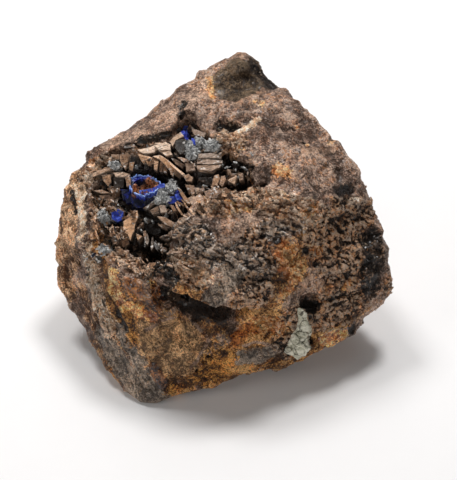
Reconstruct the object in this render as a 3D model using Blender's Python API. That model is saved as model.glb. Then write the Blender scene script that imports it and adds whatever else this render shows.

===============

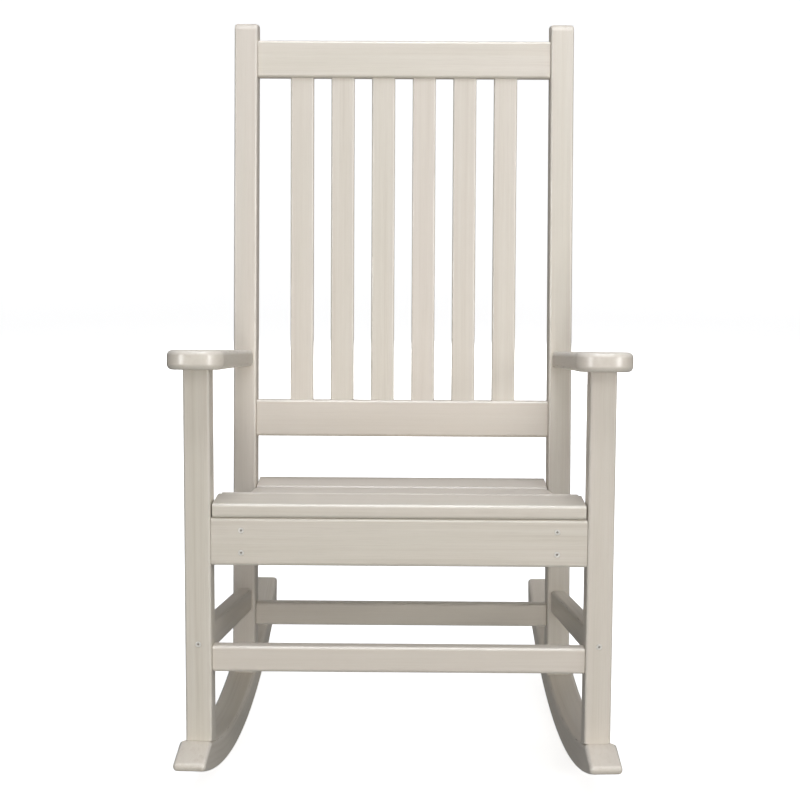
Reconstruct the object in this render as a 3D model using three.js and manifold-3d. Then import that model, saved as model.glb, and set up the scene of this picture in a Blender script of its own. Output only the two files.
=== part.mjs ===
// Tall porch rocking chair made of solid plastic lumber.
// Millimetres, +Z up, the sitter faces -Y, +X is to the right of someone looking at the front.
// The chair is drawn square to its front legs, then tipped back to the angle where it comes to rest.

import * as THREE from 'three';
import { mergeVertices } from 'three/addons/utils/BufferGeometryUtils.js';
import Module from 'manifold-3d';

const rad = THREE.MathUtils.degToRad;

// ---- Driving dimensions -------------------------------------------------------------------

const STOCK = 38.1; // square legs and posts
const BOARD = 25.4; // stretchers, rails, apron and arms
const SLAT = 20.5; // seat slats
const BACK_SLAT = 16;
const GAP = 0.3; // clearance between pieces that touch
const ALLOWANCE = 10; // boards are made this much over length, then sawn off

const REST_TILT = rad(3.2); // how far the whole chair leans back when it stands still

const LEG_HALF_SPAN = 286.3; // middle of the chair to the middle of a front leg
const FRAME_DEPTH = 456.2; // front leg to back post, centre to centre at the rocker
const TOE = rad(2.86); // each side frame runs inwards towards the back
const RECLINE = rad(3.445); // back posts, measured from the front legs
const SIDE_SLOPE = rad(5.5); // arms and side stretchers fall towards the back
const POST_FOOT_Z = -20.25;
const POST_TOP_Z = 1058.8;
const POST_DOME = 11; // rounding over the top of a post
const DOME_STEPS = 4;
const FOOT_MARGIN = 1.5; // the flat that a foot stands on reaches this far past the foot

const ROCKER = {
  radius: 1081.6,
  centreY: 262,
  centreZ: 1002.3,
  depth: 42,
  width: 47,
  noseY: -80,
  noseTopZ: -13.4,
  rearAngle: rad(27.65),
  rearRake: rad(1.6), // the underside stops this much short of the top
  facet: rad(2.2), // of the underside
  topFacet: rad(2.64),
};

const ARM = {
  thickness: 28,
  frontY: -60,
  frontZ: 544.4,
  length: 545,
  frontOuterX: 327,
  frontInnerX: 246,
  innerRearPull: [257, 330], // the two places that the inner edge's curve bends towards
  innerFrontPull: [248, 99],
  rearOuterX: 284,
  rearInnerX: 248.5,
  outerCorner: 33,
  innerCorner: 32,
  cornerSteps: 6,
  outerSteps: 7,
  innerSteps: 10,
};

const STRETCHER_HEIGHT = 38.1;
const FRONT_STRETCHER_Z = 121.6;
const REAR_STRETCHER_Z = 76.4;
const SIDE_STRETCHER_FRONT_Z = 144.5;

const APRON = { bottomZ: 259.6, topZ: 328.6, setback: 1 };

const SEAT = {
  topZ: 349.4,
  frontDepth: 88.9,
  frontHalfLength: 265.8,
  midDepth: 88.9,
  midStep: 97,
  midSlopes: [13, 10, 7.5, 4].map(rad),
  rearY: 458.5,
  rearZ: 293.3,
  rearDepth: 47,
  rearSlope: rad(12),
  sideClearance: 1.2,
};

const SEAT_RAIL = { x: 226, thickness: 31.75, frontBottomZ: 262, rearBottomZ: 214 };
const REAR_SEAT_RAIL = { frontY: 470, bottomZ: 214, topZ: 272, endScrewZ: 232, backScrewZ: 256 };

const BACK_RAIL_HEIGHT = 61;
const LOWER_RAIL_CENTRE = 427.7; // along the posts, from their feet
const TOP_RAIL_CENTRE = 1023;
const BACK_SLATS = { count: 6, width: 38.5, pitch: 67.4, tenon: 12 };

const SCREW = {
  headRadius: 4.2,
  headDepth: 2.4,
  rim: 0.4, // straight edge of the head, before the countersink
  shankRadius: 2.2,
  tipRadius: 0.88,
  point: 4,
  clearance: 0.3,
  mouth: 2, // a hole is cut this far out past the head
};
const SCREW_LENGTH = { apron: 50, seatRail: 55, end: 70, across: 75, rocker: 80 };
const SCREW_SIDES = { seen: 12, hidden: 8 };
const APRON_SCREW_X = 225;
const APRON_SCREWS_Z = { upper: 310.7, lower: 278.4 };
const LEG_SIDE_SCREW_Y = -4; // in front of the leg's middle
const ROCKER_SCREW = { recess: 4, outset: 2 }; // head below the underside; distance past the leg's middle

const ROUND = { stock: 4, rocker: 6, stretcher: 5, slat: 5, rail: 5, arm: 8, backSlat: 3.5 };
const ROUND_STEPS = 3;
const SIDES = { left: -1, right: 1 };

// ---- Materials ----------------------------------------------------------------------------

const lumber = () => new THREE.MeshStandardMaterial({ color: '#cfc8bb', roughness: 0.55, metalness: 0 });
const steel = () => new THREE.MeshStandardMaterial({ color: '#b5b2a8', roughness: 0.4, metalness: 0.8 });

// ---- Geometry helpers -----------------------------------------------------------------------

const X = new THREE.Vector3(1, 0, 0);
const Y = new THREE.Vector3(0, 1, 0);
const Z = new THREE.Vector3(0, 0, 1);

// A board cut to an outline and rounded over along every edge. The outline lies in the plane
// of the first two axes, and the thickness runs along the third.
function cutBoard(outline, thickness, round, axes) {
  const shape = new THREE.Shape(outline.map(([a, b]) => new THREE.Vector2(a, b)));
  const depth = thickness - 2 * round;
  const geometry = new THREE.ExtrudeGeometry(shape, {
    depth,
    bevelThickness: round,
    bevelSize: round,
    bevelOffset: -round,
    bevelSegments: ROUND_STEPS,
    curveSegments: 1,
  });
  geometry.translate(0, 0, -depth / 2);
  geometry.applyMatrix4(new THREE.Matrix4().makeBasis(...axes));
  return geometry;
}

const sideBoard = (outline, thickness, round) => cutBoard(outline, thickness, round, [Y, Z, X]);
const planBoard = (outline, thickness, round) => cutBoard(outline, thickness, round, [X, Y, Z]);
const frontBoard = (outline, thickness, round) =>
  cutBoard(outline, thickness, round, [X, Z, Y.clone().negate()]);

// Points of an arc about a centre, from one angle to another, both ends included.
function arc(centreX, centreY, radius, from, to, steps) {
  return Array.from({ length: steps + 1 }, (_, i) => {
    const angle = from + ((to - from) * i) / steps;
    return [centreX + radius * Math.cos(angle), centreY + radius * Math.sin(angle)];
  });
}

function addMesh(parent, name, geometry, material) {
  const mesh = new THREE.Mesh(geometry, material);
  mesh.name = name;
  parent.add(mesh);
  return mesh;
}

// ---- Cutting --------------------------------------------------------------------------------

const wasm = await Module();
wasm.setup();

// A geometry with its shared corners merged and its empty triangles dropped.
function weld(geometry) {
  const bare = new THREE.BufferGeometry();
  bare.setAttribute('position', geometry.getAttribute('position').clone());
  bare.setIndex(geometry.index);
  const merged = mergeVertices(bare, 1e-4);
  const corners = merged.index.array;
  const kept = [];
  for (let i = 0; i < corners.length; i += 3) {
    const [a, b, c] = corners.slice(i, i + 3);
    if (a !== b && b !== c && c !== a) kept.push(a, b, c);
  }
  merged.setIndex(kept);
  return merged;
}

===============

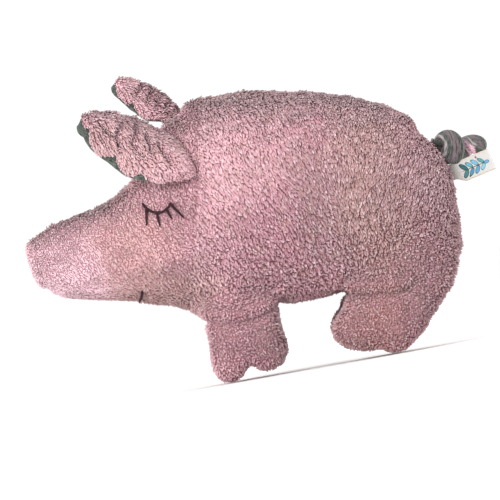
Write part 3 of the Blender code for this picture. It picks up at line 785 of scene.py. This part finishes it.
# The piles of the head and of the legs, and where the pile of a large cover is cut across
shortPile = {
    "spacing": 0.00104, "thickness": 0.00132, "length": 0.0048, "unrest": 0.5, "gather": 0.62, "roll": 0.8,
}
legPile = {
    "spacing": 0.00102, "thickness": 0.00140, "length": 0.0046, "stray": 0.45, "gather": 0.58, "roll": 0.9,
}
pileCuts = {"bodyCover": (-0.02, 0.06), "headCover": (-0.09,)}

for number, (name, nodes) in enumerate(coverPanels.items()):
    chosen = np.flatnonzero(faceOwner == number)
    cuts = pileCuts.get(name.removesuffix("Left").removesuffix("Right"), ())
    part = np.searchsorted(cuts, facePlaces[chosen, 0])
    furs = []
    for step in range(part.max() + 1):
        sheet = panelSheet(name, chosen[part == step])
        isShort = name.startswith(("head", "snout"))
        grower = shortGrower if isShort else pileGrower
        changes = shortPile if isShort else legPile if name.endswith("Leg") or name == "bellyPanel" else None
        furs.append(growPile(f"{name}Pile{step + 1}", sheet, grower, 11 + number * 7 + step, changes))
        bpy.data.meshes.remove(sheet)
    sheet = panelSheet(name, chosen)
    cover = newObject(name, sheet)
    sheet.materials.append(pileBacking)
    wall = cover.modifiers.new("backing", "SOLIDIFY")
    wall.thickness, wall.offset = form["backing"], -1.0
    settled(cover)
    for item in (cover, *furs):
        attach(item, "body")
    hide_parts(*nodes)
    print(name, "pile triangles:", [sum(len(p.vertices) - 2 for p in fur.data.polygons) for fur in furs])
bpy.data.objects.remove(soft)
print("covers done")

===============

**Requirements**
Print the lines from the line with "the two files." to the line with "const REST_TILT = rad(3.2);" exactly, and print nothing else. Both of those lines are included.

**Final result**
Reconstruct the object in this render as a 3D model using three.js and manifold-3d. Then import that model, saved as model.glb, and set up the scene of this picture in a Blender script of its own. Output only the two files.
=== part.mjs ===
// Tall porch rocking chair made of solid plastic lumber.
// Millimetres, +Z up, the sitter faces -Y, +X is to the right of someone looking at the front.
// The chair is drawn square to its front legs, then tipped back to the angle where it comes to rest.

import * as THREE from 'three';
import { mergeVertices } from 'three/addons/utils/BufferGeometryUtils.js';
import Module from 'manifold-3d';

const rad = THREE.MathUtils.degToRad;

// ---- Driving dimensions -------------------------------------------------------------------

const STOCK = 38.1; // square legs and posts
const BOARD = 25.4; // stretchers, rails, apron and arms
const SLAT = 20.5; // seat slats
const BACK_SLAT = 16;
const GAP = 0.3; // clearance between pieces that touch
const ALLOWANCE = 10; // boards are made this much over length, then sawn off

const REST_TILT = rad(3.2); // how far the whole chair leans back when it stands still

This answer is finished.